**Objective:**
Return every entry exactly as written.

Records
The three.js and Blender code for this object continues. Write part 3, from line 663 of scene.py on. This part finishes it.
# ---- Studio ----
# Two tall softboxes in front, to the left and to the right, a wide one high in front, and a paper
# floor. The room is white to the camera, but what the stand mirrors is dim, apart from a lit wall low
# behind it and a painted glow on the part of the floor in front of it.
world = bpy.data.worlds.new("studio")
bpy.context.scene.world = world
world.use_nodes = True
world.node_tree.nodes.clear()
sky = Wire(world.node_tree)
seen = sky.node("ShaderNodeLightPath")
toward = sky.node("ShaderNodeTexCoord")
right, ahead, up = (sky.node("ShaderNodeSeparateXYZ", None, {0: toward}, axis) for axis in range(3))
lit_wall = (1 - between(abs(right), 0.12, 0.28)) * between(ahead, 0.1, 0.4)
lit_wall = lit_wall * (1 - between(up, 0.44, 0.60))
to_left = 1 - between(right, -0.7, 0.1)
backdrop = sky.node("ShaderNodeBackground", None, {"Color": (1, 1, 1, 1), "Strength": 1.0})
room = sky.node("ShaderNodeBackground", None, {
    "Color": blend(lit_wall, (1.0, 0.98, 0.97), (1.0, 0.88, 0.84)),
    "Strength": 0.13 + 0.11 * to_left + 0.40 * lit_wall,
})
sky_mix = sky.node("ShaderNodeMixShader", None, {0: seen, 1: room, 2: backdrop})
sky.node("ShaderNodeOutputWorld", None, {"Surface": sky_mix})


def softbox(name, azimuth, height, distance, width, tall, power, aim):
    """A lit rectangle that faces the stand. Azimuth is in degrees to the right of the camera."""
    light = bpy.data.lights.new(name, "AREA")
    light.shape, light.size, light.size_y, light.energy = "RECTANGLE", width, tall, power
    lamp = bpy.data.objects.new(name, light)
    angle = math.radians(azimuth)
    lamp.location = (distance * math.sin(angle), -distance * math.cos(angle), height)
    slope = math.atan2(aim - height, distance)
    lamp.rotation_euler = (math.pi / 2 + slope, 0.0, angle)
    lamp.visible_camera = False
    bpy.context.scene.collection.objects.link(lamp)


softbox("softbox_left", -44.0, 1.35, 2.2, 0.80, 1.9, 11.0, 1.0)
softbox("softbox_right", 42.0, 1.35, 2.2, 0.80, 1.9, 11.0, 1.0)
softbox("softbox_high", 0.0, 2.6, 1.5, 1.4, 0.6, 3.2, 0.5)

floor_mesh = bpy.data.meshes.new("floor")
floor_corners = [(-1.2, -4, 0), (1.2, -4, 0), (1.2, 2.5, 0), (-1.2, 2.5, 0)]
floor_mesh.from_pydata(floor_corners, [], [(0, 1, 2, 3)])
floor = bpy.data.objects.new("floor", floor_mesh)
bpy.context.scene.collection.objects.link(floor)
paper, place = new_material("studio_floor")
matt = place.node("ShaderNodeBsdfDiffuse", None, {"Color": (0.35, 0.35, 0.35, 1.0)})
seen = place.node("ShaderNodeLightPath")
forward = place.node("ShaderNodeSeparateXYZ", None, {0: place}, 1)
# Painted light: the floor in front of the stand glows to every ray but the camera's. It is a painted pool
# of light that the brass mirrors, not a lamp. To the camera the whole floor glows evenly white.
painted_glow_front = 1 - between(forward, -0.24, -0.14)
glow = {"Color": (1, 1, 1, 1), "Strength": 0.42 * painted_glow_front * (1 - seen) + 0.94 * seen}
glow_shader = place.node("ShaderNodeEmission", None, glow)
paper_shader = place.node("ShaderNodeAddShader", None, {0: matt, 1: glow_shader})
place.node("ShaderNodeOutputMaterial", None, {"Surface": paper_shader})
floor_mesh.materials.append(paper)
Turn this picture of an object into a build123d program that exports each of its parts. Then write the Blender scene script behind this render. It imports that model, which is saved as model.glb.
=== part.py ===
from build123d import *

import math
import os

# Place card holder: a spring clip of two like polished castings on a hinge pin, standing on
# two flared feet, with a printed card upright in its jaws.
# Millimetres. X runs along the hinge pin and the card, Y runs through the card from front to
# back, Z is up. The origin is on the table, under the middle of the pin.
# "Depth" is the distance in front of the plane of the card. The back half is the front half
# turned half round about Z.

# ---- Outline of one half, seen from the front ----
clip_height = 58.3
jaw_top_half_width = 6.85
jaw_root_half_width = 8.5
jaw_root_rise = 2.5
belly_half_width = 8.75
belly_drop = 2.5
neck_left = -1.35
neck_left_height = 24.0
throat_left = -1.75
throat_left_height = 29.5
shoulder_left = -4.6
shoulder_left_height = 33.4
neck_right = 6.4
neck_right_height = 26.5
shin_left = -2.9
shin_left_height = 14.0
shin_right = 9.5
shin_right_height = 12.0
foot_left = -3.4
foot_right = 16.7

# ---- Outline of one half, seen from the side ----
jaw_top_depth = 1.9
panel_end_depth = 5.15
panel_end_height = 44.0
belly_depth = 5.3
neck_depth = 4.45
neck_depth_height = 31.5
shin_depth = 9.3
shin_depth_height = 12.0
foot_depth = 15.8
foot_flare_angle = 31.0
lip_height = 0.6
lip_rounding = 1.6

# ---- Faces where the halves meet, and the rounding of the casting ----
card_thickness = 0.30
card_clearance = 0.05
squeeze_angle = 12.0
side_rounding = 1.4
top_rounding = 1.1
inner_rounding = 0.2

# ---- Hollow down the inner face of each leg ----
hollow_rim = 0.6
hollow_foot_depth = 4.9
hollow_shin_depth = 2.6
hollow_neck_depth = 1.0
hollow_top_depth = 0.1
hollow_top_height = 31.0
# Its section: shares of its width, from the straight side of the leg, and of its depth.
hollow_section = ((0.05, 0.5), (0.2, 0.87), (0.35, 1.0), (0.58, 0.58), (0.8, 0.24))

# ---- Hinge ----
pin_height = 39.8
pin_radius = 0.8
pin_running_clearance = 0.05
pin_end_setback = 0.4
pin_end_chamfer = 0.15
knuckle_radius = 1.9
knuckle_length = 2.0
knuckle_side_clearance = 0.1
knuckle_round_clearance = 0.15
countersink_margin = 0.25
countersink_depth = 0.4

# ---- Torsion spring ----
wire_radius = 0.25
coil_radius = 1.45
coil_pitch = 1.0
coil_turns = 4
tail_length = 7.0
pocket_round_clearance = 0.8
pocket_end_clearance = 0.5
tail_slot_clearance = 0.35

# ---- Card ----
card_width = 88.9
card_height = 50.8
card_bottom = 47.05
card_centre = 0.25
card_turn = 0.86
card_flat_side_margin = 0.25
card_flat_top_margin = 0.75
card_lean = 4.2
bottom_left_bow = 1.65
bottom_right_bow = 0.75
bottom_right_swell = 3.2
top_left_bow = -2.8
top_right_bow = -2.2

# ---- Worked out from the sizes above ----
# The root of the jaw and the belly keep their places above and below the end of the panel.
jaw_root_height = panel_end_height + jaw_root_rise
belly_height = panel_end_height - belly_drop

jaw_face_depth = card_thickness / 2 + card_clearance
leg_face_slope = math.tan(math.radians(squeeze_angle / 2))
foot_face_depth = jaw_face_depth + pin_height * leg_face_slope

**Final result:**
The three.js and Blender code for this object continues. Write part 3, from line 663 of scene.py on. This part finishes it.
# ---- Studio ----
# Two tall softboxes in front, to the left and to the right, a wide one high in front, and a paper
# floor. The room is white to the camera, but what the stand mirrors is dim, apart from a lit wall low
# behind it and a painted glow on the part of the floor in front of it.
world = bpy.data.worlds.new("studio")
bpy.context.scene.world = world
world.use_nodes = True
world.node_tree.nodes.clear()
sky = Wire(world.node_tree)
seen = sky.node("ShaderNodeLightPath")
toward = sky.node("ShaderNodeTexCoord")
right, ahead, up = (sky.node("ShaderNodeSeparateXYZ", None, {0: toward}, axis) for axis in range(3))
lit_wall = (1 - between(abs(right), 0.12, 0.28)) * between(ahead, 0.1, 0.4)
lit_wall = lit_wall * (1 - between(up, 0.44, 0.60))
to_left = 1 - between(right, -0.7, 0.1)
backdrop = sky.node("ShaderNodeBackground", None, {"Color": (1, 1, 1, 1), "Strength": 1.0})
room = sky.node("ShaderNodeBackground", None, {
    "Color": blend(lit_wall, (1.0, 0.98, 0.97), (1.0, 0.88, 0.84)),
    "Strength": 0.13 + 0.11 * to_left + 0.40 * lit_wall,
})
sky_mix = sky.node("ShaderNodeMixShader", None, {0: seen, 1: room, 2: backdrop})
sky.node("ShaderNodeOutputWorld", None, {"Surface": sky_mix})


def softbox(name, azimuth, height, distance, width, tall, power, aim):
    """A lit rectangle that faces the stand. Azimuth is in degrees to the right of the camera."""
    light = bpy.data.lights.new(name, "AREA")
    light.shape, light.size, light.size_y, light.energy = "RECTANGLE", width, tall, power
    lamp = bpy.data.objects.new(name, light)
    angle = math.radians(azimuth)
    lamp.location = (distance * math.sin(angle), -distance * math.cos(angle), height)
    slope = math.atan2(aim - height, distance)
    lamp.rotation_euler = (math.pi / 2 + slope, 0.0, angle)
    lamp.visible_camera = False
    bpy.context.scene.collection.objects.link(lamp)


softbox("softbox_left", -44.0, 1.35, 2.2, 0.80, 1.9, 11.0, 1.0)
softbox("softbox_right", 42.0, 1.35, 2.2, 0.80, 1.9, 11.0, 1.0)
softbox("softbox_high", 0.0, 2.6, 1.5, 1.4, 0.6, 3.2, 0.5)

floor_mesh = bpy.data.meshes.new("floor")
floor_corners = [(-1.2, -4, 0), (1.2, -4, 0), (1.2, 2.5, 0), (-1.2, 2.5, 0)]
floor_mesh.from_pydata(floor_corners, [], [(0, 1, 2, 3)])
floor = bpy.data.objects.new("floor", floor_mesh)
bpy.context.scene.collection.objects.link(floor)
paper, place = new_material("studio_floor")
matt = place.node("ShaderNodeBsdfDiffuse", None, {"Color": (0.35, 0.35, 0.35, 1.0)})
seen = place.node("ShaderNodeLightPath")
forward = place.node("ShaderNodeSeparateXYZ", None, {0: place}, 1)
# Painted light: the floor in front of the stand glows to every ray but the camera's. It is a painted pool
# of light that the brass mirrors, not a lamp. To the camera the whole floor glows evenly white.
painted_glow_front = 1 - between(forward, -0.24, -0.14)
glow = {"Color": (1, 1, 1, 1), "Strength": 0.42 * painted_glow_front * (1 - seen) + 0.94 * seen}
glow_shader = place.node("ShaderNodeEmission", None, glow)
paper_shader = place.node("ShaderNodeAddShader", None, {0: matt, 1: glow_shader})
place.node("ShaderNodeOutputMaterial", None, {"Surface": paper_shader})
floor_mesh.materials.append(paper)
Turn this picture of an object into a build123d program that exports each of its parts. Then write the Blender scene script behind this render. It imports that model, which is saved as model.glb.
=== part.py ===
from build123d import *

import math
import os

# Place card holder: a spring clip of two like polished castings on a hinge pin, standing on
# two flared feet, with a printed card upright in its jaws.
# Millimetres. X runs along the hinge pin and the card, Y runs through the card from front to
# back, Z is up. The origin is on the table, under the middle of the pin.
# "Depth" is the distance in front of the plane of the card. The back half is the front half
# turned half round about Z.

# ---- Outline of one half, seen from the front ----
clip_height = 58.3
jaw_top_half_width = 6.85
jaw_root_half_width = 8.5
jaw_root_rise = 2.5
belly_half_width = 8.75
belly_drop = 2.5
neck_left = -1.35
neck_left_height = 24.0
throat_left = -1.75
throat_left_height = 29.5
shoulder_left = -4.6
shoulder_left_height = 33.4
neck_right = 6.4
neck_right_height = 26.5
shin_left = -2.9
shin_left_height = 14.0
shin_right = 9.5
shin_right_height = 12.0
foot_left = -3.4
foot_right = 16.7

# ---- Outline of one half, seen from the side ----
jaw_top_depth = 1.9
panel_end_depth = 5.15
panel_end_height = 44.0
belly_depth = 5.3
neck_depth = 4.45
neck_depth_height = 31.5
shin_depth = 9.3
shin_depth_height = 12.0
foot_depth = 15.8
foot_flare_angle = 31.0
lip_height = 0.6
lip_rounding = 1.6

# ---- Faces where the halves meet, and the rounding of the casting ----
card_thickness = 0.30
card_clearance = 0.05
squeeze_angle = 12.0
side_rounding = 1.4
top_rounding = 1.1
inner_rounding = 0.2

# ---- Hollow down the inner face of each leg ----
hollow_rim = 0.6
hollow_foot_depth = 4.9
hollow_shin_depth = 2.6
hollow_neck_depth = 1.0
hollow_top_depth = 0.1
hollow_top_height = 31.0
# Its section: shares of its width, from the straight side of the leg, and of its depth.
hollow_section = ((0.05, 0.5), (0.2, 0.87), (0.35, 1.0), (0.58, 0.58), (0.8, 0.24))

# ---- Hinge ----
pin_height = 39.8
pin_radius = 0.8
pin_running_clearance = 0.05
pin_end_setback = 0.4
pin_end_chamfer = 0.15
knuckle_radius = 1.9
knuckle_length = 2.0
knuckle_side_clearance = 0.1
knuckle_round_clearance = 0.15
countersink_margin = 0.25
countersink_depth = 0.4

# ---- Torsion spring ----
wire_radius = 0.25
coil_radius = 1.45
coil_pitch = 1.0
coil_turns = 4
tail_length = 7.0
pocket_round_clearance = 0.8
pocket_end_clearance = 0.5
tail_slot_clearance = 0.35

# ---- Card ----
card_width = 88.9
card_height = 50.8
card_bottom = 47.05
card_centre = 0.25
card_turn = 0.86
card_flat_side_margin = 0.25
card_flat_top_margin = 0.75
card_lean = 4.2
bottom_left_bow = 1.65
bottom_right_bow = 0.75
bottom_right_swell = 3.2
top_left_bow = -2.8
top_right_bow = -2.2

# ---- Worked out from the sizes above ----
# The root of the jaw and the belly keep their places above and below the end of the panel.
jaw_root_height = panel_end_height + jaw_root_rise
belly_height = panel_end_height - belly_drop

jaw_face_depth = card_thickness / 2 + card_clearance
leg_face_slope = math.tan(math.radians(squeeze_angle / 2))
foot_face_depth = jaw_face_depth + pin_height * leg_face_slope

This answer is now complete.